4.3 NATURAL GAS AS A RAW MATERIAL
All fossil fuels have been used not only as sources of heat and light but also as raw materials, most importantly as feedstock in chemical industries providing essential elements or
compounds required for subsequent syntheses or processing. Because it is a mixture of the lightest alkanes, natural gas has an inherent advantage as a feedstock for chemical syntheses. During the combustion, all alkanes contribute to the release of heat, but natural gas is not used as feedstock either in its raw form or after processing (when its composition becomes more uniform), but its constituents are separated and used for specific applications.

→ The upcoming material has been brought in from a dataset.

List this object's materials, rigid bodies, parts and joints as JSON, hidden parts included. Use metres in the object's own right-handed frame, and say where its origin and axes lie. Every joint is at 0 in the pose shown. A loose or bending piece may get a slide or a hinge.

Methane is the most important input for the synthesis of ammonia (NH3), for the production of hydrogen (for hydrocracking and hydrodesulfurization) and methanol (CH3OH) and its derivates. Ethane (C2H6), the lightest of natural gas liquids, is converted into ethylene (C2H4, ethene) whose polymerizations yield the largest and the most valuable chain of synthetic products. Similarly, propane (C3H8, also used as portable fuel, most commonly for home heating, small stoves, and barbeques) is turned into propylene (C3H6, propene), the second most important compound to be polymerized after ethylene. Butane (C4H10) yields butylene (C4H8, butene), the basis for synthetic rubber, but it is also blended with gasoline and mixed with propane and is sold as LPG.
But the first major use of natural gas as a raw material was in the production of carbon black. Carbon black is a powdery or granular form of virtually pure (at least 97%) elemental carbon (unlike black carbon, or soot, which contains <60% C). Industrial use of carbon black is dominated by rubber industry, in the United States about 70% of the total as a reinforcing filler in tires, 10% in other automotive goods (belts, hoses), and 10% into molded and extruded rubber products; the remainder is used as a pigment in printing inks (now ubiquitously in photocopiers and laser print cartridges) and coating resins and films (ICBA [International Carbon Black Association], 2014).